UMW reports that 8,000 women came to the
2018 Assembly, held May 18-20, in Columbus,
UMKR co-chairs Rev. John Wagner and
Andrea Whitmore organized a UMKR booth
for education and action in the huge display area
called Experience Hall. Due to some good
planning by UMW, the food service was also
in Experience Hall, so most of the women at
Assembly visited many organizations' displays.
UMKR had an excellent location, and our
volunteers rarely had a quiet moment, engaging multiple visitors simultaneously as they explained what is happening to the Palestinian people and how United Methodists can help.
Working in partnership with Rebuilding Alliance, UMKR chose a special focus for education and action at the Assembly: the lack of electricity in Gaza.
For much of this year, Gazans have had electricity for only four hours per day or less. That is just one piece of the dire humanitarian catastrophe in Gaza, due primarily to the 11-year blockade and siege of this trapped population of 2 million. Learn more about the frightening situation in Gaza.
As a means to provide immediate aid to Gazans - and also as tool for consciousness-raising - we invited the women at Assembly to make a donation and bring light to the children of Gaza with “Little Suns.” Each Little Sun is worn on a lanyard, or it can be propped up inside a house to light up a room. If left in the sun for a few hours in the daytime, the Little Suns provide eight hours of light at night. They are designed to last for five years.
By the end of Assembly, 270 Little Suns were on their way to light up homes in Gaza, and a lot of women had learned more about conditions in Gaza, information that they will bring to their fellow United Methodists throughout the church.
UMKR also disseminated nearly 500 cards to women who wanted to learn more about our work, and we had regular crowds around our Quick Facts displays.
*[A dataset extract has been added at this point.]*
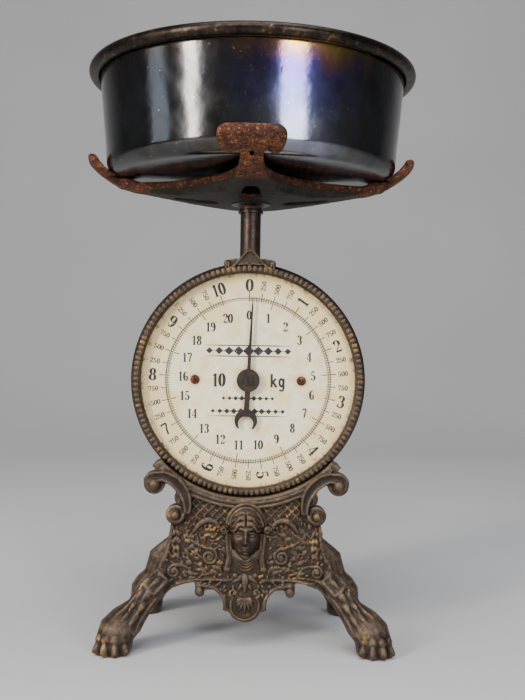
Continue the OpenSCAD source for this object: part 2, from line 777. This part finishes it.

David Wildman - staff at the UMC General Board of Global Ministries (GBGM), and GBGM liaison to the UMKR Steering committee - presented a well-attended workshop each day of the Assembly, titled “Nonviolent Action for Justice, Freedom & Equality in Palestine/Israel.” [See the workshop description below**]
There seemed to be far more interest and knowledge among participants than there had been at the 2014 UMW Assembly in Louisville, Kentucky. David made sure to speak about UMKR, and there was considerably more understanding of our mission as well. Volunteers at the UMKR booth report that they always knew when David’s workshop had just ended, because they’d have a sudden uptick in enthusiastic attendance by women he’d sent there!
UMKR volunteers included Connie Hammond of Columbus, OH, Alma Manney from Florida, Karen Peterson from the Upper New York conference, and Doug Whitmore (husband of UMKR’s co-chair Andrea), from the Missouri conference. They were joined by Kristin Henderson of Rebuilding Alliance, the organization UMKR partnered with to brings those Little Suns to Gaza.
It was a busy and exhausting few days for all. We know it was time well invested in bringing the voice of the Palestinian people to the dynamic assembly of 8000 United Methodist women.
**Did you know?
With roughly 800,000 members, United Methodist Women (UMW) is the largest faith-based women's organization in the world. Their motto is "Faith, Hope, Love in Action," and when these caring and motivated women get together, action does follow! United Methodist Women believe in advocacy to change systems, paired with service in the community to transform society at the roots.
*Description of David Wildman’s workshop:
May 2018 will mark 70 years since the founding of the state of Israel and what Palestinians call the Nakba, or catastrophe in Arabic. In 1948-49 more than 70% of Palestinians were uprooted from their homes and forced to flee as refugees. They are still waiting and working for justice to become a reality. Despite decades of discrimination, displacement, and destruction, Palestinians offer a faithful and hope-filled witness to the power of love in action as the path to lasting justice and peace for all. The Kairos Palestine document, launched by Palestinian Christians in 2009, draws on the framework of faith, hope, and love in I Corinthians 13 to guide our action as churches.